Because the Syrian rebels didn’t initially hold any territory, they waged guerrilla war via social media. A couple of hundred people would turn up like a flash mob, hold a demonstration, then melt away when the police showed up and started firing tear gas. The video activists would record the scene and upload it on the Internet so Syrians and everyone else in the region could see the opposition to Assad in action.
I wanted to see the flash mobs for myself, but it was dangerous getting into Syria, and even more dangerous once you were inside. But after I conferred with two colleagues, Aziz Akyavas, a veteran Turkish journalist and an old friend, and John Kooistra, my trusted cameraman, we decided to give it a try in October 2011—more than a year before the fateful trip that led to our kidnapping.
We linked up with some Kurdish cigarette smugglers on the border and set our sights on Qamishli, a
Syrian city of 180,000 near the Turkish border. It had some flash-mob activity, and, significantly, its largest ethnic group was Kurds, who tend to be friendlier toward Americans than Syrian Arabs.
Our mission was a mixture of derring-do, slapstick, and some enterprising journalism, which was unfortunately overshadowed by the trip itself. Our plan seemed straightforward: The smugglers would take us across the border, skirting Turkish and Syrian watchtowers. Then we’d contact Syrian activists, film and interview them, and get out of Qamishli as fast as we could. After we were kept waiting three days in a dumpy farmhouse on the Turkish side of the border, we argued with the smugglers about the delay and finally went to their boss to complain.
Probably to show that he was in charge, he summoned his best smuggler and told us, “You’re going now.” It was three o’clock in the afternoon, and we were dressed like ninjas, all in black, expecting a night crossing.
We were dropped off in tall grass on the Turkish side and followed our smuggler on all fours. He spoke frequently on his cell phone with a compatriot on the Syrian side. We got to a clearing. There was a Turkish guard tower right in front of us. We sprinted for cover amid small trees and bushes. Then we came to another clearing and a barbed-wire fence—and a Syrian guard tower only a hundred yards away.

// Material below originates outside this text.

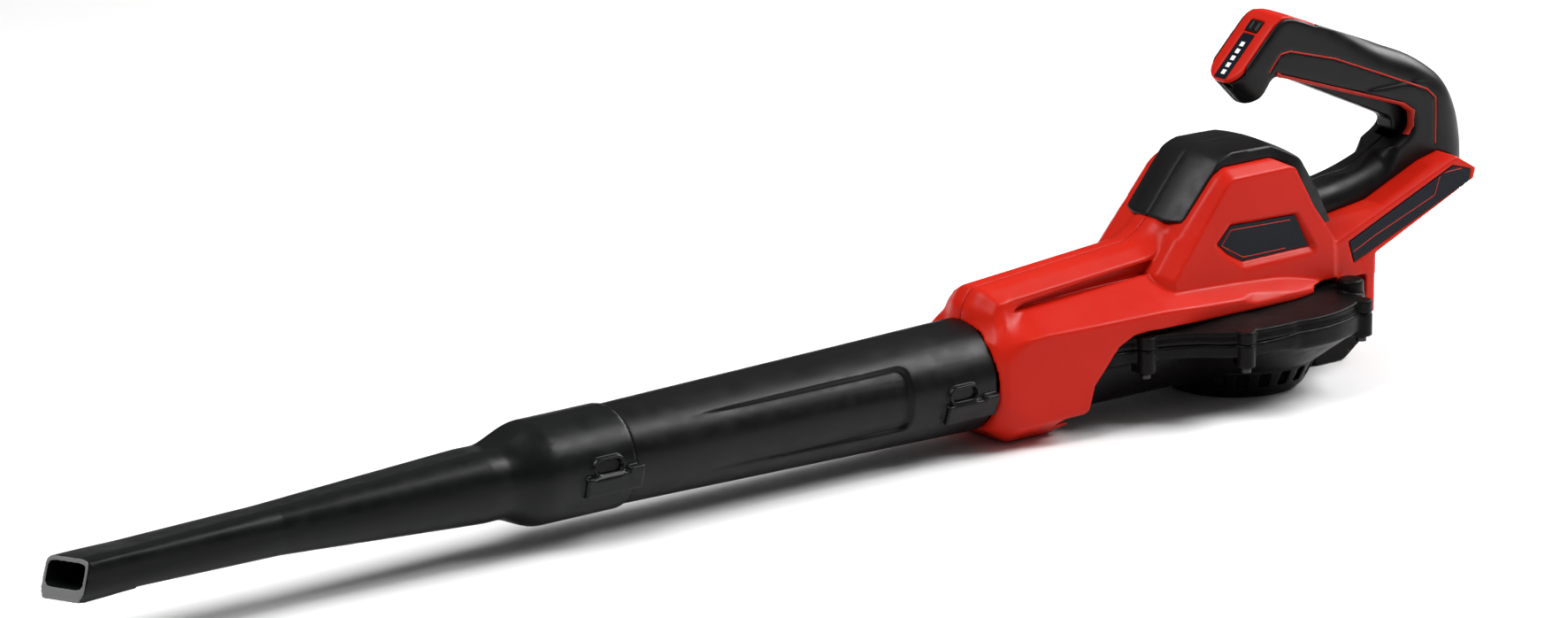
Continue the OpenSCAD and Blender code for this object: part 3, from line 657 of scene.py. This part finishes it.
pad = solid("key_spring", key_spring, (15, -4, 231), (25, 4, 241), "housing", RUBBER,
            ["speed_button_spring"], voxel=0.35 * COARSE)
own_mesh(pad)

TRIGGER_SIDE = rounded([(37, 206), (39.5, 202), (44, 200), (130, 161), (133.5, 158), (134, 151),
                        (139, 148.6), (142.6, 152), (143, 162), (140, 170), (120, 178.5), (64, 203),
                        (54, 208), (46, 209.5), (39, 209)], 2)


def trigger(x, y, z):
    """The long lever under the grip, with the hole for its pin."""
    d = meet(outline(x, z, TRIGGER_SIDE), np.abs(y) - 8, 2)
    return cut(d, np.hypot(x - TRIGGER_PIN[0], z - TRIGGER_PIN[1]) - 2.05)


solid("trigger_lever", trigger, (38, -9, 147), (144, 9, 211), "lever", KEY_BLACK,
      ["trigger"], voxel=0.8 * COARSE)


# ---------- fan casing ----------

VOLUTE_R = 88
# Half outline, from above, of the casing where it widens from the duct to the round fan housing
FLARE = rounded([(-150, -5), (-150, 47), (-130, 48.5), (-115, 54), (-101, 59), (-88, 66), (-73, 80),
                 (-50, 86), (-20, 87), (0, -5)], 6)
# Each screw boss: its centre, the point that its foot runs towards, and how far the foot reaches
BOSSES = [((-121, 51), (-121, 0), 7), ((-61, 82), (0, 0), 9), ((49, 73), (0, 0), 14)]
DUCT_R = 38.5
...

We climbed through the barbed wire and started running again, diving into a gully in a farmer’s field on the Syrian side.
We finally made it to the road where a car was supposed to be waiting, but there was no one there. Forty minutes later, two Syrian contacts arrived. Their car was tiny, and they were cockeyed drunk. Having no other choice, the four of us—me, Kooistra, Aziz, and the smuggler who’d guided us through the bushes and fields—squeezed into the backseat. The radio was blasting, and the Syrians were smoking with the windows up—until one of them spotted a girl walking along the side of the road and rolled down his window so he could give her a catcall. Then the man at the wheel started driving to the music. He took a left, he took a right, he made the car dance a little as we sped into the city.